> Instruction
Every line that includes the word "import" is to be listed.

········

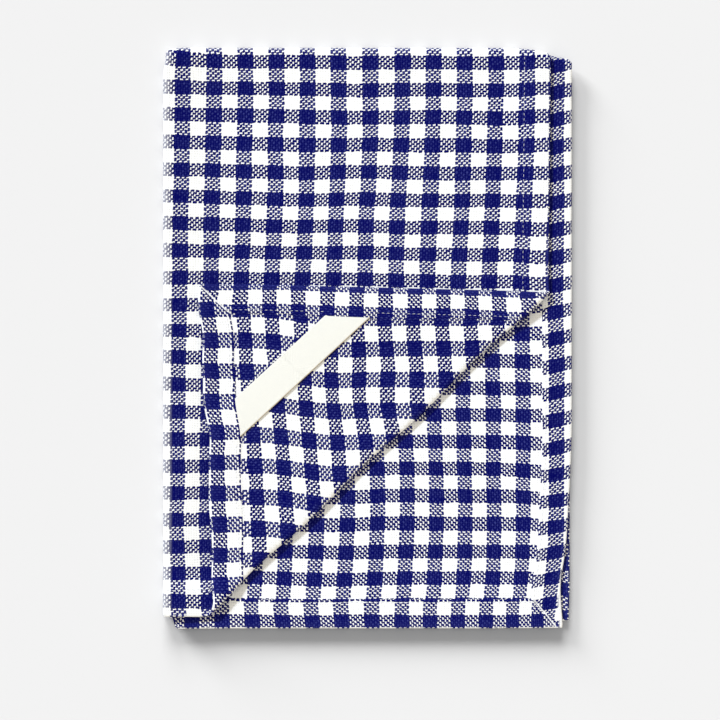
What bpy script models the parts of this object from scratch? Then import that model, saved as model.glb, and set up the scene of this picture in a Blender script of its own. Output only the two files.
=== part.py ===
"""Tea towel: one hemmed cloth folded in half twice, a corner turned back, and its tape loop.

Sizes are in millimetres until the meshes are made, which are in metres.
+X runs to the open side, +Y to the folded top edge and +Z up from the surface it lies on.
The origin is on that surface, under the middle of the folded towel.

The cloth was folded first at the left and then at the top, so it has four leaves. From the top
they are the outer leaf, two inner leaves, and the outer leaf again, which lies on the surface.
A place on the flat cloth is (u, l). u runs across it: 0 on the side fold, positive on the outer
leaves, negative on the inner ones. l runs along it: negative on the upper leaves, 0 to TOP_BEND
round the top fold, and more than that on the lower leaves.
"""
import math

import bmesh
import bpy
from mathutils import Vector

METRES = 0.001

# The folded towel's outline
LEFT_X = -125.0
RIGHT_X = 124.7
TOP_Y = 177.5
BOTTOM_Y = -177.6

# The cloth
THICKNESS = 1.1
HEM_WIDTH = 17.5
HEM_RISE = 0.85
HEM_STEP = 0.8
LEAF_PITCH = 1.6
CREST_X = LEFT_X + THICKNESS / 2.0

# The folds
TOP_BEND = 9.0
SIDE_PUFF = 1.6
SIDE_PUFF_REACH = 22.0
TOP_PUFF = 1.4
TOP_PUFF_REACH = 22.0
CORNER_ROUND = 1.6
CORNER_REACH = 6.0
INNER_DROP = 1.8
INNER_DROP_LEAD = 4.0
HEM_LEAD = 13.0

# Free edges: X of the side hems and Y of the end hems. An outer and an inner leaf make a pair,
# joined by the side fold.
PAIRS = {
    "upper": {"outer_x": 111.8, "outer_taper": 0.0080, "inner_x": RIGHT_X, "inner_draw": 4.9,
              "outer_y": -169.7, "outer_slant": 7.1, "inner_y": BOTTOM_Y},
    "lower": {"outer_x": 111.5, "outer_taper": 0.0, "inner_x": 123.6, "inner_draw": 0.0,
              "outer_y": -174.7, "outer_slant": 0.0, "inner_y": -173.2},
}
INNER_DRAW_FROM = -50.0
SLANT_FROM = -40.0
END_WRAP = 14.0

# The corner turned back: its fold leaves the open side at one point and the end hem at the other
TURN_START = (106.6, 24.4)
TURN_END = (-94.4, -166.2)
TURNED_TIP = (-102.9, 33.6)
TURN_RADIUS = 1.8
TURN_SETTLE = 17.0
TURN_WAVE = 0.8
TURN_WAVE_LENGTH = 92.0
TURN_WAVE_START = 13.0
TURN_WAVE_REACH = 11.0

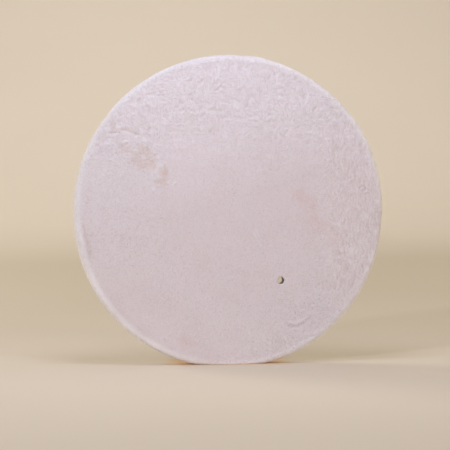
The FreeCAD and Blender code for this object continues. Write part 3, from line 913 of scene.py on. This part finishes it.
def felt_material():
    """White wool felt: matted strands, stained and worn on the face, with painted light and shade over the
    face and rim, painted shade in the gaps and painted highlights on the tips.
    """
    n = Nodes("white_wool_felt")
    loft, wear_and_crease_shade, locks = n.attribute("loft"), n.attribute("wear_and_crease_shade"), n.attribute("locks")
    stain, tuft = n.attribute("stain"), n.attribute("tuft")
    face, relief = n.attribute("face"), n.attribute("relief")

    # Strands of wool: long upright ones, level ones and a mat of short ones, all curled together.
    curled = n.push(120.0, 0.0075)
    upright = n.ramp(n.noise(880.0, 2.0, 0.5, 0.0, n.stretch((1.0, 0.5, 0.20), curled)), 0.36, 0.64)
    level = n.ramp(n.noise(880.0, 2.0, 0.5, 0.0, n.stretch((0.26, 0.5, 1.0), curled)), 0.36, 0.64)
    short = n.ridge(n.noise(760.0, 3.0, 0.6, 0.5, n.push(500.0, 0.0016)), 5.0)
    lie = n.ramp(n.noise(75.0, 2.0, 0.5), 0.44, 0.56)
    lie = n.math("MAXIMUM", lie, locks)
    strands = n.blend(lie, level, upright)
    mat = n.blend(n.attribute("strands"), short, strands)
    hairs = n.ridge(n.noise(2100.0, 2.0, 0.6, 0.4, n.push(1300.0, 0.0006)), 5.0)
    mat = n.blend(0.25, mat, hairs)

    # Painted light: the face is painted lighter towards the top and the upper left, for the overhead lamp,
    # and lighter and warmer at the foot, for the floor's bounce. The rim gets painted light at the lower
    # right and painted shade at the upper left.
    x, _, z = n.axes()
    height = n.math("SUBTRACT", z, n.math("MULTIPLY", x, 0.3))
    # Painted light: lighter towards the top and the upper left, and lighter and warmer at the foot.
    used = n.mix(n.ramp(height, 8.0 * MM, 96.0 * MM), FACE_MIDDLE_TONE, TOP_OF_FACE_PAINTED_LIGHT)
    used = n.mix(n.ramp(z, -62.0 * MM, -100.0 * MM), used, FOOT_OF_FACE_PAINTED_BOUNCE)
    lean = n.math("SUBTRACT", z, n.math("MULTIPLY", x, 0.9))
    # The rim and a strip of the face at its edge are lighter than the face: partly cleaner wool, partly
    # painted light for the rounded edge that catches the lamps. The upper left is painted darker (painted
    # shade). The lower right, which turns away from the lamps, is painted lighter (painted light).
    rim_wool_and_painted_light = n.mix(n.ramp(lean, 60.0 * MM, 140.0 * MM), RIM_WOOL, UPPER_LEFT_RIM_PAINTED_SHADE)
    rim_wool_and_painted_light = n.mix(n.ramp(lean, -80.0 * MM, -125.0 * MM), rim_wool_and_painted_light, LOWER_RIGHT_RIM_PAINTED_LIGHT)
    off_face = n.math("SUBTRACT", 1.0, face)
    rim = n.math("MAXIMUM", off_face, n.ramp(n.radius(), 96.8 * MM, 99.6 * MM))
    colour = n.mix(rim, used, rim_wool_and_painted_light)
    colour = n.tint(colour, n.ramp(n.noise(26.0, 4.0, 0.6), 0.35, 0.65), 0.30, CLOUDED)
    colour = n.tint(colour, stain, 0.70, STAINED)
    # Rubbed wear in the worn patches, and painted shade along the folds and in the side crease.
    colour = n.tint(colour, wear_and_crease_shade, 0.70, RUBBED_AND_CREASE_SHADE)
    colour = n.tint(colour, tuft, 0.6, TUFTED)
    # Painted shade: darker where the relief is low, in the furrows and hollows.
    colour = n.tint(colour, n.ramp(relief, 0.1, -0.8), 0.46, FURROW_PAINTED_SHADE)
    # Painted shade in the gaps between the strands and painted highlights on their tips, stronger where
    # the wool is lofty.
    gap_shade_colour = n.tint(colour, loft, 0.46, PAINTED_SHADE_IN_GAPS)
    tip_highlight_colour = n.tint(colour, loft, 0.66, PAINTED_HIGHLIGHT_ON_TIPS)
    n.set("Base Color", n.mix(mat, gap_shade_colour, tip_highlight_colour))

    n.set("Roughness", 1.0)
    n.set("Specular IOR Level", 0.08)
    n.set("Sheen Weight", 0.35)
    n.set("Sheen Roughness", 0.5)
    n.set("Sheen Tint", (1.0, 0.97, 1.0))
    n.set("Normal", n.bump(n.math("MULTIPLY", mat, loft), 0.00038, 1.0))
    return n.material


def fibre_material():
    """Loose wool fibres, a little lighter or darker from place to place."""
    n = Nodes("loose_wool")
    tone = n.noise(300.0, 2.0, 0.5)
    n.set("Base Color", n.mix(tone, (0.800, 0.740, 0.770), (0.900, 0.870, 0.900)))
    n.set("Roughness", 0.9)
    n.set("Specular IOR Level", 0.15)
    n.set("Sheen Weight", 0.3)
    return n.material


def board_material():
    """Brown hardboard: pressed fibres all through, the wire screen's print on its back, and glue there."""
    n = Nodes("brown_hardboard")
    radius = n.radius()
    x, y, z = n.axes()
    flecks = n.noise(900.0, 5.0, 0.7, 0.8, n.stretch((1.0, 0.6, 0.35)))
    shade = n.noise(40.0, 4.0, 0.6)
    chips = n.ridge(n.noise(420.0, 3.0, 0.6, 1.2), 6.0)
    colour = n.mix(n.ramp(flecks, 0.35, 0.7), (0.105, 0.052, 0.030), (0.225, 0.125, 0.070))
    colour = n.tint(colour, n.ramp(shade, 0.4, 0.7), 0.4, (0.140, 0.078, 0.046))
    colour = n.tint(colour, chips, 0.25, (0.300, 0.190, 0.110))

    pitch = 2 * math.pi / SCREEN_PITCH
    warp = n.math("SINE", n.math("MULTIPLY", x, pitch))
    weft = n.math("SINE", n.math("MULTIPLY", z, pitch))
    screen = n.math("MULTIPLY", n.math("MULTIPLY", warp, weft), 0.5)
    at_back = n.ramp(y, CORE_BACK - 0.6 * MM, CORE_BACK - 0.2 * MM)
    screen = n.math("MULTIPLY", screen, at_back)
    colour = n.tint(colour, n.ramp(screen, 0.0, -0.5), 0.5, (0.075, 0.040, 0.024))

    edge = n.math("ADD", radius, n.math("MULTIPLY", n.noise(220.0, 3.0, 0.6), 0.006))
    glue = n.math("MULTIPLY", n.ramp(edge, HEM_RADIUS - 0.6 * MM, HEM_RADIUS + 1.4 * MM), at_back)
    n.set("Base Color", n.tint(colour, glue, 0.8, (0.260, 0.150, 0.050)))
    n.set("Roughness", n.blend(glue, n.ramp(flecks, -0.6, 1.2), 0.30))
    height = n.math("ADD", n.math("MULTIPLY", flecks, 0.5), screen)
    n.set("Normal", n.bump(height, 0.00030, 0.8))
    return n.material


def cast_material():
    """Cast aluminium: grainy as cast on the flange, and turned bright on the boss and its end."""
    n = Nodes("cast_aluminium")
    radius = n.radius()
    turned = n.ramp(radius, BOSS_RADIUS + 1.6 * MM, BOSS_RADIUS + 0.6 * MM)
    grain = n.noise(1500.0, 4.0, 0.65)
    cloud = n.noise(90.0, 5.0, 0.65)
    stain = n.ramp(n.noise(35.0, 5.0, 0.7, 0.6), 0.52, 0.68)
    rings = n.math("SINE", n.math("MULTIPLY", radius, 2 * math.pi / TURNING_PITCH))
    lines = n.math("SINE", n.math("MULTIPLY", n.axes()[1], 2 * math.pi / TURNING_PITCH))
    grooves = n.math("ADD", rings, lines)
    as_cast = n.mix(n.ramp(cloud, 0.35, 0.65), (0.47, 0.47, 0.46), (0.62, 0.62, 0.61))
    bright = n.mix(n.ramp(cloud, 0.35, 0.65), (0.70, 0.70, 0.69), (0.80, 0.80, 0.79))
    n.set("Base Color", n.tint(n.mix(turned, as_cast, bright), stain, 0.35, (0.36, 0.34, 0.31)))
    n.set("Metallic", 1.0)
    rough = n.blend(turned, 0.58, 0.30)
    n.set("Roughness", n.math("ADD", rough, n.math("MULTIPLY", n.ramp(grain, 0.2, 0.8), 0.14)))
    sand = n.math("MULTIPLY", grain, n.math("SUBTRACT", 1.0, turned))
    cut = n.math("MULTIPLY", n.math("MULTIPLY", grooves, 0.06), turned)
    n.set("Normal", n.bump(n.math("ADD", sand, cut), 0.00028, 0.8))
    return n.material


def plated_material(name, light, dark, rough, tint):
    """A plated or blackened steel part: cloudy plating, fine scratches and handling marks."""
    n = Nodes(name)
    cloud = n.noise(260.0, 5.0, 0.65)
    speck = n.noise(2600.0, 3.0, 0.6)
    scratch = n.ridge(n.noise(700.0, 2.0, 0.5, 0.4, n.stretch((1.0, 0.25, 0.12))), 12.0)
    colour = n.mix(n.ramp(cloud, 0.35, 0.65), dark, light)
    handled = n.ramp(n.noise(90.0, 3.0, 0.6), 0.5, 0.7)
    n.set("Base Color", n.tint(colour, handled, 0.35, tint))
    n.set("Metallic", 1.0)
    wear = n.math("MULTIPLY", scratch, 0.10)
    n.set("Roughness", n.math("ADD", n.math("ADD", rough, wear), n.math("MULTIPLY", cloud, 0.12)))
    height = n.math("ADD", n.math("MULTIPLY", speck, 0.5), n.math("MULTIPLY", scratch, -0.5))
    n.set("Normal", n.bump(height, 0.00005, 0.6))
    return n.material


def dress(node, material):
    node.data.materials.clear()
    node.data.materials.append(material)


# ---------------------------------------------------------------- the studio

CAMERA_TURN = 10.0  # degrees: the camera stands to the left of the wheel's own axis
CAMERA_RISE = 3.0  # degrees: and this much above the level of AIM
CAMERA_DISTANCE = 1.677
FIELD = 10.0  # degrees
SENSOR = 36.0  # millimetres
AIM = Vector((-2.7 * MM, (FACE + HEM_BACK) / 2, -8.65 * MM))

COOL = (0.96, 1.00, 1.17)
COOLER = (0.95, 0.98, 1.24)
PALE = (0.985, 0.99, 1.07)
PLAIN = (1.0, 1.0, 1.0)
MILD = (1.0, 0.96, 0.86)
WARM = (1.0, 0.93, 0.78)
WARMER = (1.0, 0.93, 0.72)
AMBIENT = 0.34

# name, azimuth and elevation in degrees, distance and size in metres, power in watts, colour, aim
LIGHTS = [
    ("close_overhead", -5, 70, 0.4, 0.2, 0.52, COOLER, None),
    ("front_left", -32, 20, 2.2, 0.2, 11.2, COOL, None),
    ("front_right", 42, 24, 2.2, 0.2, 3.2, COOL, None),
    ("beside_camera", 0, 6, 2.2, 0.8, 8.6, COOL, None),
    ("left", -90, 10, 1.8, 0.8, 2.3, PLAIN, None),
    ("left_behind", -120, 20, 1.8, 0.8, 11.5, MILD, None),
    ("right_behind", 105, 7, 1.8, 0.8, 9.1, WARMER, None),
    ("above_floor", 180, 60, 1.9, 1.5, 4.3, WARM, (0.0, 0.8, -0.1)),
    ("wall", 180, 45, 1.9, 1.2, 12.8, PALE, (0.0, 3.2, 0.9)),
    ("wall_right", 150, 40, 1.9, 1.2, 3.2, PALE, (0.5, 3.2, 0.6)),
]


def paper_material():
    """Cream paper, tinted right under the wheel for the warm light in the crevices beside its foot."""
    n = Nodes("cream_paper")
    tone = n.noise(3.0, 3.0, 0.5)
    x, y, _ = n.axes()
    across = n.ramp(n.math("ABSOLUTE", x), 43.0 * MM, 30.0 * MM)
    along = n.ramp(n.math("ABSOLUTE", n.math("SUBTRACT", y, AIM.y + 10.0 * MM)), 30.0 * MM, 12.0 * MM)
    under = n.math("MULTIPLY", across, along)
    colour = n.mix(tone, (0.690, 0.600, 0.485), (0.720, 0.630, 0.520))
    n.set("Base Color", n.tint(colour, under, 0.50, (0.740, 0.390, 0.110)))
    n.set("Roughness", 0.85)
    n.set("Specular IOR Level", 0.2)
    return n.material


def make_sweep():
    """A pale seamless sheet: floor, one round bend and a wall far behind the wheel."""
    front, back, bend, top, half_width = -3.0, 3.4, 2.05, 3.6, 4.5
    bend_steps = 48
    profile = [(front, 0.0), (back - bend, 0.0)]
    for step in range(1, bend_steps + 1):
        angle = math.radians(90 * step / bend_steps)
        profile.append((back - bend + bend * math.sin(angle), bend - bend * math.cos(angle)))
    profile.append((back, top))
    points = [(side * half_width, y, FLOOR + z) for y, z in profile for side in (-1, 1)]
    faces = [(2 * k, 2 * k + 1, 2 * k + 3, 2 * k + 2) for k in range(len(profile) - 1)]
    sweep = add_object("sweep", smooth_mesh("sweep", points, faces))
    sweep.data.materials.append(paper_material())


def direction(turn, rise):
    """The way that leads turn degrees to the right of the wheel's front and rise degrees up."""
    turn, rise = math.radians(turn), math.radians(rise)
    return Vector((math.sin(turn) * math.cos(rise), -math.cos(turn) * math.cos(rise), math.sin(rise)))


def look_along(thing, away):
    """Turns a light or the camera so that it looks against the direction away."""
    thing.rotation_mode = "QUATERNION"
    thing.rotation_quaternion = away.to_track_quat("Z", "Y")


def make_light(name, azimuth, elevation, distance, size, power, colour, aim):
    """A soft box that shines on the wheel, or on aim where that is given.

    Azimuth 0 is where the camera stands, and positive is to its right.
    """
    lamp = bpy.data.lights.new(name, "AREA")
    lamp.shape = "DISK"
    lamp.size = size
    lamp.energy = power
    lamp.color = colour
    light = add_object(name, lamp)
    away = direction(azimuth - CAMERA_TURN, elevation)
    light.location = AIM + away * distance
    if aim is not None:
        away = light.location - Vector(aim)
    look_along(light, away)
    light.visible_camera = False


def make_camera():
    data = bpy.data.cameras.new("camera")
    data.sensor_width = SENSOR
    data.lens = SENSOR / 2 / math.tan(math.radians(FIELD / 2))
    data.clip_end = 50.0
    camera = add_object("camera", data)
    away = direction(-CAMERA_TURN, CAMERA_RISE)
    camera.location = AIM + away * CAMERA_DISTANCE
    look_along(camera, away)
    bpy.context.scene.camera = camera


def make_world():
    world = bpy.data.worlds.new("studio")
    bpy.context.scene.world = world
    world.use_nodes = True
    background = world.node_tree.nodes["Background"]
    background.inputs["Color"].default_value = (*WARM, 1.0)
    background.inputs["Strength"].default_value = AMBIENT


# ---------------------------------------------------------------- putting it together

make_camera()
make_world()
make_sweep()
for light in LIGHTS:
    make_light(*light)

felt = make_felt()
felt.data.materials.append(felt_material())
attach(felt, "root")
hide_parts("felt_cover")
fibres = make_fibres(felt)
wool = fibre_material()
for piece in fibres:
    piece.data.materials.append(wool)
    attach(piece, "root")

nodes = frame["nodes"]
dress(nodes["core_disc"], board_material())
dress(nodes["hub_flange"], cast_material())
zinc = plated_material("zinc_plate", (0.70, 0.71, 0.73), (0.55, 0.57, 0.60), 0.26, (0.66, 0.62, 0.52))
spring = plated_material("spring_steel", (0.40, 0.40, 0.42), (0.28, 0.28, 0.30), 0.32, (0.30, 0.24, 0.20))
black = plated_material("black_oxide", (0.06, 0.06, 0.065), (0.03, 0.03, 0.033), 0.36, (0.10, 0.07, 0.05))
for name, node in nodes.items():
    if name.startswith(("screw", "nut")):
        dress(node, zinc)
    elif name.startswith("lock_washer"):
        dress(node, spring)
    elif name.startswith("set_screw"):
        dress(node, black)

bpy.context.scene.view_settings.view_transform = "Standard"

········

> Worked answer
What bpy script models the parts of this object from scratch? Then import that model, saved as model.glb, and set up the scene of this picture in a Blender script of its own. Output only the two files.
import math
import bmesh
import bpy
from mathutils import Vector